Halperin graduated with a Ph.D. in clinical psychology from University of New York in 1979. In 1980, Halperin completed a postdoctoral fellowship in psychopharmacology at the Schering-Plough pharmaceutical corporation. Following graduation he worked as a research associate at the New York State Psychiatric Institute. In 1984, he pursued a job at the department of psychiatry at the Mount Sinai School of Medicine. There he served as director of child psychology from 1984 to 1989. Halperin maintains a part-time affiliation at Mount Sinai School of Medicine as the director of disruptive behavioral disorders research team, while currently working full-time as a psychology professor at Queens College and the CUNY Graduate Center. Halperin furthermore serves as the director of the development neuropsychology laboratory at Queens College.

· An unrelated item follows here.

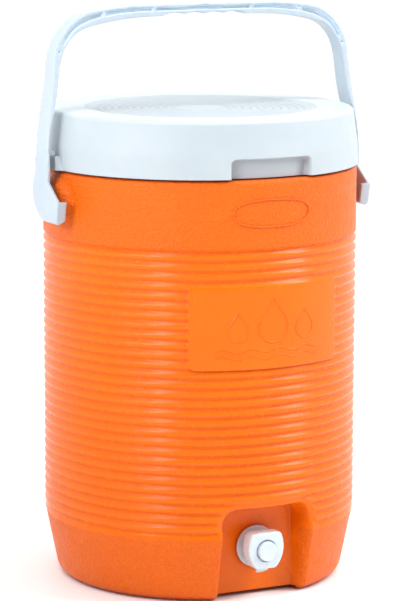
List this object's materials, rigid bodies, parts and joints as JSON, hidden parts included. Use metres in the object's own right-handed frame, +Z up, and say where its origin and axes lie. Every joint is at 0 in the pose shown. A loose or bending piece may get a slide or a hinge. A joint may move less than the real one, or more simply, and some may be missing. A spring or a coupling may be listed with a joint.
{
  "type": "beverage dispenser",
  "caption": "Round insulated drinks dispenser: ribbed double-walled tub, lift-off lid, swinging bail handle and a recessed push-button tap.",
  "frame": {"origin": "centre of the base at floor level", "axes": "+Z up along the tub's axis, -Y towards the tap, +X to the right of someone facing the tap; the handle turns about X"},
  "size_m": [0.3668, 0.3324, 0.6056],
  "materials": {
    "shell_orange": "satin",
    "lid_white": "satin",
    "handle_white": "satin",
    "liner_white": "satin",
    "foam": "matte",
    "tap_white": "satin",
    "button_white": "satin",
    "seal_rubber": "matte",
    "pin_steel": "satin",
    "spring_steel": "satin"
  },
  "bodies": {
    "tub": {"outer_shell": "shell_orange", "foam_insulation": "foam", "inner_liner": "liner_white", "base_fill_plug": "shell_orange", "pivot_pin_left": "pin_steel", "pivot_pin_right": "pin_steel", "tap_body": "tap_white", "tap_guide_bush": "tap_white", "tap_outer_gasket": "seal_rubber", "tap_inner_gasket": "seal_rubber", "tap_lock_nut": "tap_white", "tap_return_spring": "spring_steel"},
    "lid": {"lid_top_shell": "lid_white", "lid_bottom_pan": "liner_white", "lid_foam": "foam", "lid_seal_ring": "seal_rubber", "lid_fill_plug": "liner_white"},
    "bail_handle": {"handle": "handle_white"},
    "push_button": {"tap_button": "button_white", "tap_button_oring": "seal_rubber", "tap_stem": "button_white", "tap_valve_seal": "seal_rubber"}
  },
  "joints": [
    {"name": "lid_lift", "type": "slide", "parent": "tub", "child": "lid", "axis": [0, 0, 1], "range_m": [0, 0.04]},
    {"name": "handle_swing", "type": "hinge", "parent": "tub", "child": "bail_handle", "pos_m": [0, 0, 0.404], "axis": [1, 0, 0], "range_deg": [-115, 115]},
    {"name": "button_press", "type": "slide", "parent": "tub", "child": "push_button", "axis": [0, 1, 0], "range_m": [0, 0.004], "stiffness_N_per_m": 600, "deforming": ["tap_return_spring"]}
  ]
}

Halperin is a member of the Child Psychopathology and Developmental Disabilities Study Section of the National Institutes of Health and serves as a frequent referee for academic and funding agencies around the world.
For the past three decades Halperin has been conducting neuroscientific research, focusing on neuropsychiatric disorders that emerge during childhood but persist throughout life. His approach to research includes integration of clinical, neuropsychological and neurobiological psychology. Halperin specifically focuses on attention deficit hyperactivity disorder (ADHD). Currently, he focuses on non-medical interventions for children that are at risk for developing ADHD. As of 2013, he has developed a project out of Queens College called TEAMS (Training Executive Attention and Motor Skills). This specific approach suggests that old fashion childhood games and playing with family can improve executive functioning, working memory, and self-control in children with ADHD. Part of his research includes applying neuroimaging procedures to observe brain functioning in children with maladaptive behaviors who do and do not persist into adulthood.